- What you will do
Repeat verbatim, and only, the lines of the data below, beginning at the line that contains "base_tray();" and stopping after the line that contains "obj.matrix_world = Matrix.Identity(4)".
*****
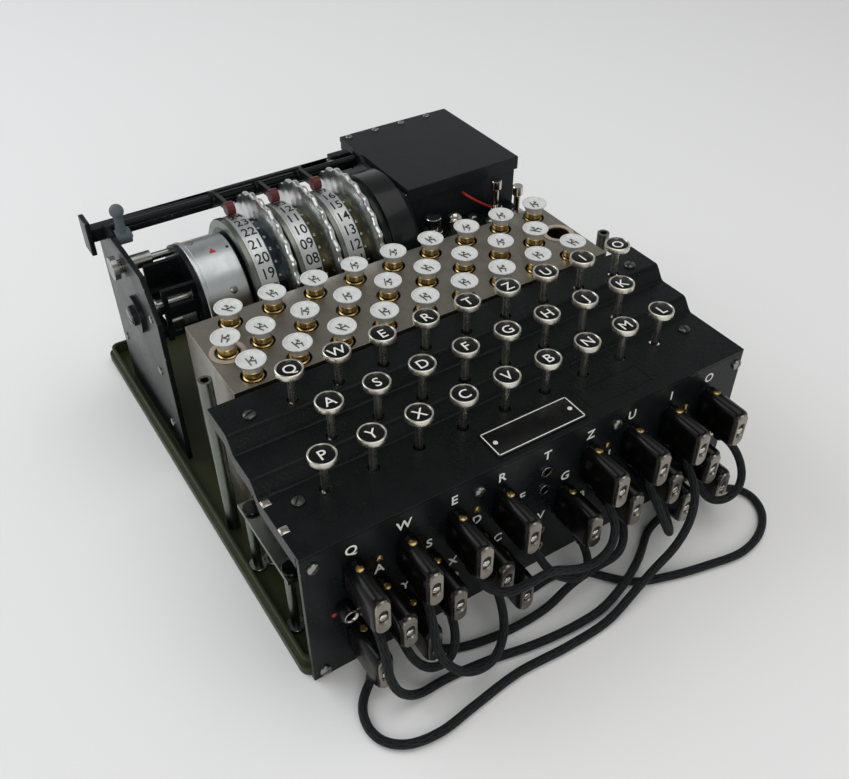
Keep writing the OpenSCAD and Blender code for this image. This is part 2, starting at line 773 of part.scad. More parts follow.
// A tube of n sides through the points of r
module tube(r, first_dir, last_dir, d, n) {
    rings = len(r);
    points = [for (i = [0 : rings - 1])
        each tube_ring(r[i], heading(r, i, first_dir, last_dir), d, n)];
    sides = [for (i = [0 : rings - 2], k = [0 : n - 1]) let (
        a = i * n + k, b = i * n + (k + 1) % n) each [[a, b, b + n], [a, b + n, a + n]]];
    last_at = (rings - 1) * n;
    first = [for (k = [1 : n - 2]) [0, k + 1, k]];
    last = [for (k = [1 : n - 2]) [last_at, last_at + k, last_at + k + 1]];
    polyhedron(points, concat(sides, first, last));
}

module patch_cords() {
    color("darkslategray") for (lead = LEADS)
        tube(route(lead), exit_dir(lead[0][2]), -exit_dir(lead[1][2]), cord_d, tube_sides);
}

// ---- The nodes ----

base_tray();
chassis_posts();
front_panel();
case_screws();
plug_sockets();
test_sockets();
key_cover();
key_frame();
contact_boards();
lamp_plate();
lamp_bulbs();
left_frame_plate();
right_frame_plate();
rotor_rods();
reflector_bracket();
reflector_drum();
for (n = [0 : 2]) {
    rotor_core(n);
    rotor_ring(n);
}
entry_disc();
top_bar();
release_lever();
detent_arms();
pawl_bar();
battery_box();
battery_lid();
battery();
selector_knob();
terminals();
patch_plugs();
patch_cords();
for (i = [0 : len(KEYS) - 1]) key(i);
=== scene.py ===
"""The looks of a rotor cipher machine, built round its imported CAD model, in metres."""

import math
import random

import bmesh
import bpy
from bpy.props import FloatProperty, FloatVectorProperty, PointerProperty
from mathutils import Matrix, Vector


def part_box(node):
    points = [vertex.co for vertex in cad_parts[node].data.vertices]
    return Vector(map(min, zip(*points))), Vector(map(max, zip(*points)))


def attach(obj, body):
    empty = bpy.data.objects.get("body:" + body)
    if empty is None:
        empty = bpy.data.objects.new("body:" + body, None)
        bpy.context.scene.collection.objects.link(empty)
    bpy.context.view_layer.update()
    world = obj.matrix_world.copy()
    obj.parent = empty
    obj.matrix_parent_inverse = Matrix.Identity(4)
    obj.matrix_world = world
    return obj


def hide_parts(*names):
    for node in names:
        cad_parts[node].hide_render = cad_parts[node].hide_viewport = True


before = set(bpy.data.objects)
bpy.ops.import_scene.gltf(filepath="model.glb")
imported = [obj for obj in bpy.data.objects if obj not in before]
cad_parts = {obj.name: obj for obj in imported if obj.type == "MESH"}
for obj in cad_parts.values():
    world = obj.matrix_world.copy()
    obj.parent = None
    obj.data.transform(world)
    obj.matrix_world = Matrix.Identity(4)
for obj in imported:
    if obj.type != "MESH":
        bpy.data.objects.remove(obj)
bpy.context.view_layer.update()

bl_info = {
    "name": "Rotor Cipher Machine",
    "version": (1, 0, 0),
    "blender": (4, 5, 0),
    "location": "View3D > Sidebar > Machine",
    "description": "Keys, lamps, rotors, patch leads and covers of a rotor cipher machine",
    "category": "Object",
}

MM = 0.001
CHASSIS = "chassis"
FINISH_SUFFIX = "_finish"  # keeps a finish apart from the record's material of the same name
ROWS = ("pyxcvbnml", "asdfghjk", "qwertzuio")
TO_FRONT = Matrix.Rotation(math.pi / 2, 4, "X")      # local Z points out of the front panel, Y up
TO_RIGHT = Matrix.Rotation(math.pi / 2, 4, "Y")      # local Z points to the right

MIDDLE_X = 3.5           # of the tray, the panel and the cover, in millimetres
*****
- Complete response
base_tray();
chassis_posts();
front_panel();
case_screws();
plug_sockets();
test_sockets();
key_cover();
key_frame();
contact_boards();
lamp_plate();
lamp_bulbs();
left_frame_plate();
right_frame_plate();
rotor_rods();
reflector_bracket();
reflector_drum();
for (n = [0 : 2]) {
    rotor_core(n);
    rotor_ring(n);
}
entry_disc();
top_bar();
release_lever();
detent_arms();
pawl_bar();
battery_box();
battery_lid();
battery();
selector_knob();
terminals();
patch_plugs();
patch_cords();
for (i = [0 : len(KEYS) - 1]) key(i);
=== scene.py ===
"""The looks of a rotor cipher machine, built round its imported CAD model, in metres."""

import math
import random

import bmesh
import bpy
from bpy.props import FloatProperty, FloatVectorProperty, PointerProperty
from mathutils import Matrix, Vector


def part_box(node):
    points = [vertex.co for vertex in cad_parts[node].data.vertices]
    return Vector(map(min, zip(*points))), Vector(map(max, zip(*points)))


def attach(obj, body):
    empty = bpy.data.objects.get("body:" + body)
    if empty is None:
        empty = bpy.data.objects.new("body:" + body, None)
        bpy.context.scene.collection.objects.link(empty)
    bpy.context.view_layer.update()
    world = obj.matrix_world.copy()
    obj.parent = empty
    obj.matrix_parent_inverse = Matrix.Identity(4)
    obj.matrix_world = world
    return obj


def hide_parts(*names):
    for node in names:
        cad_parts[node].hide_render = cad_parts[node].hide_viewport = True


before = set(bpy.data.objects)
bpy.ops.import_scene.gltf(filepath="model.glb")
imported = [obj for obj in bpy.data.objects if obj not in before]
cad_parts = {obj.name: obj for obj in imported if obj.type == "MESH"}
for obj in cad_parts.values():
    world = obj.matrix_world.copy()
    obj.parent = None
    obj.data.transform(world)
    obj.matrix_world = Matrix.Identity(4)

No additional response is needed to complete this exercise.